— start Dataset extract —

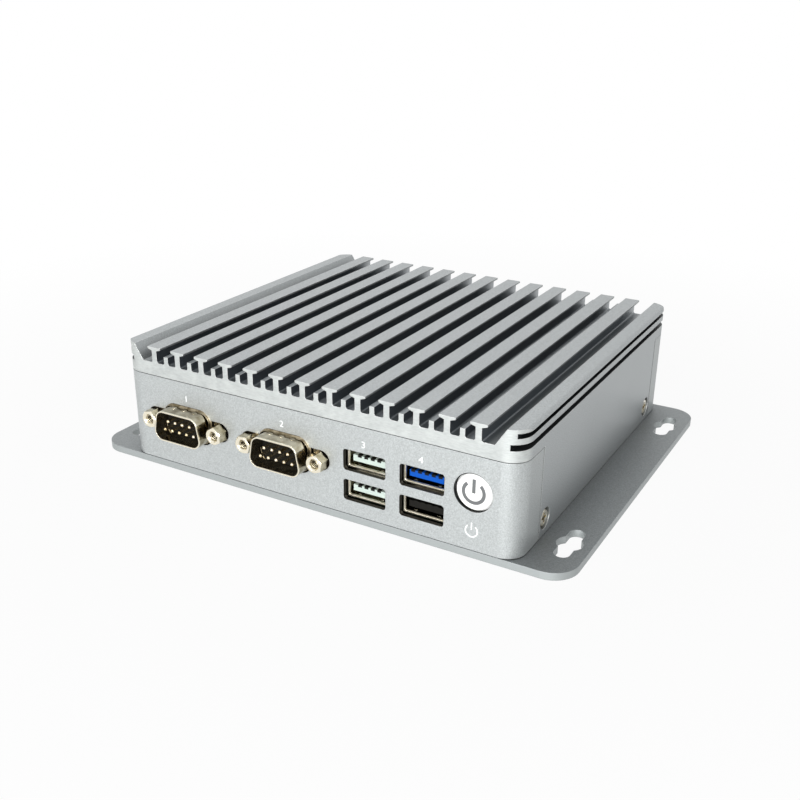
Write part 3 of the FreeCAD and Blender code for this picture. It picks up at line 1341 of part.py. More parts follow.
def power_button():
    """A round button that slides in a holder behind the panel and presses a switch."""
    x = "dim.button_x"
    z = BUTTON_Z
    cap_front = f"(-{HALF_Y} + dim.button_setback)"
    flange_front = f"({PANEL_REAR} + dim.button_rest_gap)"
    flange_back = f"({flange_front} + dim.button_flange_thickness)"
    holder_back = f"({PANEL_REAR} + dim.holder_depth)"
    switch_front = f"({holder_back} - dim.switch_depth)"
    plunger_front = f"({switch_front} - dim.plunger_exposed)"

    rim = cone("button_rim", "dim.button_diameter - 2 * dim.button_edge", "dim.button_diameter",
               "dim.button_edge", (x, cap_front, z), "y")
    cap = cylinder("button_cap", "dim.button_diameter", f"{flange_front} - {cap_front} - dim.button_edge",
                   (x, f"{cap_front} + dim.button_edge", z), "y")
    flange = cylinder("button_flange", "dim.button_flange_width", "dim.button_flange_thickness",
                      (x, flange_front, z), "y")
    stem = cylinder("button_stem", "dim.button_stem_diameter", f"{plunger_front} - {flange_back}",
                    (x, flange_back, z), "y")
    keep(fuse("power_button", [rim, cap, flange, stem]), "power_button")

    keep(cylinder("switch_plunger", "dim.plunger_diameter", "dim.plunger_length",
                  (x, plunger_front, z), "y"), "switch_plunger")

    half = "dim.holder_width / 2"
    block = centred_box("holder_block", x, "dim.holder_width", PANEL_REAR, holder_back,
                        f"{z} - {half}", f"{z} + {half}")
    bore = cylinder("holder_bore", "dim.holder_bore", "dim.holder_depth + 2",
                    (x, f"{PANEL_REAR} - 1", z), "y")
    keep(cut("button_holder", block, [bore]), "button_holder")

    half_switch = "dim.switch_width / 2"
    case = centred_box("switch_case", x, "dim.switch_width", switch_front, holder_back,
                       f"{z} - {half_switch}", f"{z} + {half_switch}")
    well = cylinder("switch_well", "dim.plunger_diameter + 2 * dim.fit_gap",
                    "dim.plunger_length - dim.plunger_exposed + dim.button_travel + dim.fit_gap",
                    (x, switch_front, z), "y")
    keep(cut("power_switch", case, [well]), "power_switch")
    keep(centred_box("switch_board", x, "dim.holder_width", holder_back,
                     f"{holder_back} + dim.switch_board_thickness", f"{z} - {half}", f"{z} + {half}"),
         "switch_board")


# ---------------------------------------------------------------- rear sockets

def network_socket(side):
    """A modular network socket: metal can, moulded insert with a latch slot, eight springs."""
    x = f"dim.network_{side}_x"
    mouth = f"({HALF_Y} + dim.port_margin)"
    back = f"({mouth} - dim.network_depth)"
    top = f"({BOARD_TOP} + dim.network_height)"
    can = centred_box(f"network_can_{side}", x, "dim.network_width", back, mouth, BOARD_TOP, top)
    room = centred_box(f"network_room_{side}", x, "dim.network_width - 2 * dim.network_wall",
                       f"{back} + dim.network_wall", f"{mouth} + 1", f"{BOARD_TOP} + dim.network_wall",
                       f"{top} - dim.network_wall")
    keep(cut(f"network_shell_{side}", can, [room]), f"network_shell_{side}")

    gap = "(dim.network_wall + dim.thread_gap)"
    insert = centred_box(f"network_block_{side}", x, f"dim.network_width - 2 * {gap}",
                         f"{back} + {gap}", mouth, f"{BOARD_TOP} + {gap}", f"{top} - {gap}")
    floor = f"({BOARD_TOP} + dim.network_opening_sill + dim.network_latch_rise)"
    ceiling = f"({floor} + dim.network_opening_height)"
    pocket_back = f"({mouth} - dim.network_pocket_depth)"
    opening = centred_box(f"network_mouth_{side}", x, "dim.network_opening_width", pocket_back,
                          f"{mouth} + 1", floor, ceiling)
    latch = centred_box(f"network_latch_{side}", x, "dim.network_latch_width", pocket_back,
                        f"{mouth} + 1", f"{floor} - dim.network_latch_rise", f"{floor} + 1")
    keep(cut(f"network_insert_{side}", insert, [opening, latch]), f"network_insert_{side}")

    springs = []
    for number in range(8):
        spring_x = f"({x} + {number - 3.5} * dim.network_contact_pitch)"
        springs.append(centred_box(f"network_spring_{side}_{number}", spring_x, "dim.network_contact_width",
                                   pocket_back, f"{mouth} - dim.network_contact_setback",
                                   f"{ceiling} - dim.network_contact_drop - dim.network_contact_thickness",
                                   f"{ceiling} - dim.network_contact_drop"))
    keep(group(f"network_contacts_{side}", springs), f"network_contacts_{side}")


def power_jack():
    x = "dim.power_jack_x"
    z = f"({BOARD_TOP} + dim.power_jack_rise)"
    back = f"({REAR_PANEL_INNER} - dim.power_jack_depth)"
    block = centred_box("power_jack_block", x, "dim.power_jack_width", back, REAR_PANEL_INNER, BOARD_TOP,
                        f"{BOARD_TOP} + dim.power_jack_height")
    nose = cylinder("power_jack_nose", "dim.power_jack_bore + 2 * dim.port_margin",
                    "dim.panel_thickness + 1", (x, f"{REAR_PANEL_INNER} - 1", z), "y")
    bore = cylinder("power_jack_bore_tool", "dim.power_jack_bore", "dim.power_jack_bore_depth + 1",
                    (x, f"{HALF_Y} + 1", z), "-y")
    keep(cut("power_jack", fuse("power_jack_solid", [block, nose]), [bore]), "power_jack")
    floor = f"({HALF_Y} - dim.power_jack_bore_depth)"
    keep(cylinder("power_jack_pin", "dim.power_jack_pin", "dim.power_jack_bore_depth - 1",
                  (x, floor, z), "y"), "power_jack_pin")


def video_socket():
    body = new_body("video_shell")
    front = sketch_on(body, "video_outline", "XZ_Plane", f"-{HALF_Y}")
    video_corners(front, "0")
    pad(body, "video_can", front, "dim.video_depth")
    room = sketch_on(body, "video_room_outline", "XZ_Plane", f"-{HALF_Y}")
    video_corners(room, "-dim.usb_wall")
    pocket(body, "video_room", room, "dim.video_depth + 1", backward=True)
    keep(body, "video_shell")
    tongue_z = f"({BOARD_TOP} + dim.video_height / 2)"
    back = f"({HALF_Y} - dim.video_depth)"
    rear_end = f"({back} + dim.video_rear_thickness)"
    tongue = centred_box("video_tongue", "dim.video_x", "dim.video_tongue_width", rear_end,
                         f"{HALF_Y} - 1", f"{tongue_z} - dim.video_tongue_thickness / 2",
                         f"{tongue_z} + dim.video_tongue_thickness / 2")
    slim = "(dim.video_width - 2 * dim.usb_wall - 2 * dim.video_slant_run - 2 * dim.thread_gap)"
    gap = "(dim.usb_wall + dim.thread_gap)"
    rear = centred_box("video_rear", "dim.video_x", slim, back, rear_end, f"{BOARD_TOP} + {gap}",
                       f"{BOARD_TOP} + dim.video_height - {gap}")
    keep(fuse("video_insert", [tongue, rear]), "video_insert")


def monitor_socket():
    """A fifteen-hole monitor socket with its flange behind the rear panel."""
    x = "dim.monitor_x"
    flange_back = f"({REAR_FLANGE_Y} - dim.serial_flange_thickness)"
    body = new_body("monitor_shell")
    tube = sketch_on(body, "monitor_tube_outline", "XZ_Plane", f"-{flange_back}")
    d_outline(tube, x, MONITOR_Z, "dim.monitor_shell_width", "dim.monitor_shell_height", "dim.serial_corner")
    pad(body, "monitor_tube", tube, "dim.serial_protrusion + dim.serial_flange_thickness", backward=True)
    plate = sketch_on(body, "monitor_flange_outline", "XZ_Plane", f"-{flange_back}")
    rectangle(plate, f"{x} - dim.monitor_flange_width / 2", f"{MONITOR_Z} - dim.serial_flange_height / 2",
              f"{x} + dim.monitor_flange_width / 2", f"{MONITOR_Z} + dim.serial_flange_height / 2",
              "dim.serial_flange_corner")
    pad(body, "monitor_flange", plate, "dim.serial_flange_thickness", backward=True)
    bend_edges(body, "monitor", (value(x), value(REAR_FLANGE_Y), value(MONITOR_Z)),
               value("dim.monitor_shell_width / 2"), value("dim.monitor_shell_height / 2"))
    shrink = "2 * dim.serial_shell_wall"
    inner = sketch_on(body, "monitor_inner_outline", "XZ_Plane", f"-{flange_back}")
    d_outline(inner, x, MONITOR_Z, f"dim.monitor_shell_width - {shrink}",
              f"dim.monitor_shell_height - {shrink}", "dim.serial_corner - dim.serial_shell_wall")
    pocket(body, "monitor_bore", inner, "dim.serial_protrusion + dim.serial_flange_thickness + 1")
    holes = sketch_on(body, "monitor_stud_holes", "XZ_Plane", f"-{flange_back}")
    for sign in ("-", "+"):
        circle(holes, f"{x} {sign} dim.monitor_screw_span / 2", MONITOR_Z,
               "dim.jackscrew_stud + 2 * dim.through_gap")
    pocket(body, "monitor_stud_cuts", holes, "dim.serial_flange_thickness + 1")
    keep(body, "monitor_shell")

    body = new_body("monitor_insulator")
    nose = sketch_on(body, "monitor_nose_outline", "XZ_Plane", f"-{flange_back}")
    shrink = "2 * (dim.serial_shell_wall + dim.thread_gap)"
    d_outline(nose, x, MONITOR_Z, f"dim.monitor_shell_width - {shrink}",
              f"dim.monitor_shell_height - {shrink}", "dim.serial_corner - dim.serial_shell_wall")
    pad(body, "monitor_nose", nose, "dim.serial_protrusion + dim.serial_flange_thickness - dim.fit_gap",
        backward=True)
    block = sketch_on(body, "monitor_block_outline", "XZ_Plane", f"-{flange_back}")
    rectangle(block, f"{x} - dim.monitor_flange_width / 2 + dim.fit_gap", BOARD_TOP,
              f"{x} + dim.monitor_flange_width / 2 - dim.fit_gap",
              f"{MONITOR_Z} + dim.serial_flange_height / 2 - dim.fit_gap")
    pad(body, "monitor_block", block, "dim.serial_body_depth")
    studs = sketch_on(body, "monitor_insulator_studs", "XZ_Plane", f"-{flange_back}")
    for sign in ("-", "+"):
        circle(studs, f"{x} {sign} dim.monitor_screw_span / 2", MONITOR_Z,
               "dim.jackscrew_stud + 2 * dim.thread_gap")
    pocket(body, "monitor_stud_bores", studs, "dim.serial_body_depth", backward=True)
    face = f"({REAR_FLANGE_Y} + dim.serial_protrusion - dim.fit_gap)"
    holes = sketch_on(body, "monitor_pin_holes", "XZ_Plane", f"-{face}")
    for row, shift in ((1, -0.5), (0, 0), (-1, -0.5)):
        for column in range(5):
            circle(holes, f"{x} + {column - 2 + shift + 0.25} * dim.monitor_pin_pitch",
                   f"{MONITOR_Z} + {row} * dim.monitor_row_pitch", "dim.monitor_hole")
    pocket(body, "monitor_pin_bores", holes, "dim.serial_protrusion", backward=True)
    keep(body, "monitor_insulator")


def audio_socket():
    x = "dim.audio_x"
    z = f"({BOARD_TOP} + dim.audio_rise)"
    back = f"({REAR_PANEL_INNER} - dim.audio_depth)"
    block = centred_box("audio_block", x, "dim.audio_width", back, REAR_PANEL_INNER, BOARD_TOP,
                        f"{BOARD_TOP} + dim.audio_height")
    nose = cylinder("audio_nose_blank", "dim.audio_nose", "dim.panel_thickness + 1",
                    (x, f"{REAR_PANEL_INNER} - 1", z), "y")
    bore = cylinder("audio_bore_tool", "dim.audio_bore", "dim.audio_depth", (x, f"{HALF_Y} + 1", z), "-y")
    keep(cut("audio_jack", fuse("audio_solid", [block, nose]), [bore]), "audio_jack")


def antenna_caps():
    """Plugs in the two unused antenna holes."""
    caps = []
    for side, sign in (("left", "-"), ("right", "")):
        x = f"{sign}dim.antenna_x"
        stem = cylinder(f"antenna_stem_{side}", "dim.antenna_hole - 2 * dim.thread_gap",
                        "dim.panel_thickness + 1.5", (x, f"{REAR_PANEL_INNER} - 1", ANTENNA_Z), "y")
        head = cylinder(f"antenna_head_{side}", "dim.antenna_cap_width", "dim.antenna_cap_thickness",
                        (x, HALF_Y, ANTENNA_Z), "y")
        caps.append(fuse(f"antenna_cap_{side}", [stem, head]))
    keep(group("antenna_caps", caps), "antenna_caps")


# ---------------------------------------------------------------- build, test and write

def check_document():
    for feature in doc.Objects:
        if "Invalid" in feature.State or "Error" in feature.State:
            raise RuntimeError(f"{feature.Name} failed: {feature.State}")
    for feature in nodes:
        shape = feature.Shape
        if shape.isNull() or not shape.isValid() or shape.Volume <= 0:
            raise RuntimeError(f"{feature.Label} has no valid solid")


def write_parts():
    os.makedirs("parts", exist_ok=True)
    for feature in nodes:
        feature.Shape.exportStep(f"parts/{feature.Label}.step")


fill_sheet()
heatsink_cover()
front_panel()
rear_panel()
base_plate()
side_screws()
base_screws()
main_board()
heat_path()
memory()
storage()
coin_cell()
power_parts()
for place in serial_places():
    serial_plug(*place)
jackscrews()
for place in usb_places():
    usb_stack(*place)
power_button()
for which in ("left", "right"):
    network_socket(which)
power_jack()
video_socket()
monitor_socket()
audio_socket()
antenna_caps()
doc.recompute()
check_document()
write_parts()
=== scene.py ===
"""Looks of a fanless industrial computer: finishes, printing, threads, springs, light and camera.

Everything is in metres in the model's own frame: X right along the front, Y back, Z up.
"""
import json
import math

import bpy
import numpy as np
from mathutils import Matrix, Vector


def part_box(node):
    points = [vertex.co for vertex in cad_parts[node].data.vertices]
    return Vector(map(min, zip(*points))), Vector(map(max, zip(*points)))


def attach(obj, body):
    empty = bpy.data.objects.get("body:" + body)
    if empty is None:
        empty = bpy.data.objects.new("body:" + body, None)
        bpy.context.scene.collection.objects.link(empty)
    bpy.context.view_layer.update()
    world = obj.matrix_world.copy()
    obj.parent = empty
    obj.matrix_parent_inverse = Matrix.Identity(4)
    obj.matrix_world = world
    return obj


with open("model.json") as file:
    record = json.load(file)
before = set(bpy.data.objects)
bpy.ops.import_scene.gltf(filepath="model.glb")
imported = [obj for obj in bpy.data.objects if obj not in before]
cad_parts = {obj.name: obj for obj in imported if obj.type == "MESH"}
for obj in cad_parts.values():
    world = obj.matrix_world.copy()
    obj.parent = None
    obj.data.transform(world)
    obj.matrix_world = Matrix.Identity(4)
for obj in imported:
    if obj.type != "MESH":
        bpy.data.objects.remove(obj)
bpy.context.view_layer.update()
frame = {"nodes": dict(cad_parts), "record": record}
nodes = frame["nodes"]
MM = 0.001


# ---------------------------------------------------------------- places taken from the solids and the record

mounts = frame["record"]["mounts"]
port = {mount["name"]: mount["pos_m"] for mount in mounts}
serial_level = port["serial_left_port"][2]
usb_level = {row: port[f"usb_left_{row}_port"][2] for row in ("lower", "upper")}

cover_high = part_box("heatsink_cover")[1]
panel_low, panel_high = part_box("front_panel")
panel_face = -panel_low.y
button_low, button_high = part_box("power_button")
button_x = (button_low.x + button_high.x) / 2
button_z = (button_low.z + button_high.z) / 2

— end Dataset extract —

> Task description
Nothing outside the span should appear: copy exactly from the line with "fill_sheet()" through the line with "points = [vertex.co".

> The answer
fill_sheet()
heatsink_cover()
front_panel()
rear_panel()
base_plate()
side_screws()
base_screws()
main_board()
heat_path()
memory()
storage()
coin_cell()
power_parts()
for place in serial_places():
    serial_plug(*place)
jackscrews()
for place in usb_places():
    usb_stack(*place)
power_button()
for which in ("left", "right"):
    network_socket(which)
power_jack()
video_socket()
monitor_socket()
audio_socket()
antenna_caps()
doc.recompute()
check_document()
write_parts()
=== scene.py ===
"""Looks of a fanless industrial computer: finishes, printing, threads, springs, light and camera.

Everything is in metres in the model's own frame: X right along the front, Y back, Z up.
"""
import json
import math

import bpy
import numpy as np
from mathutils import Matrix, Vector


def part_box(node):
    points = [vertex.co for vertex in cad_parts[node].data.vertices]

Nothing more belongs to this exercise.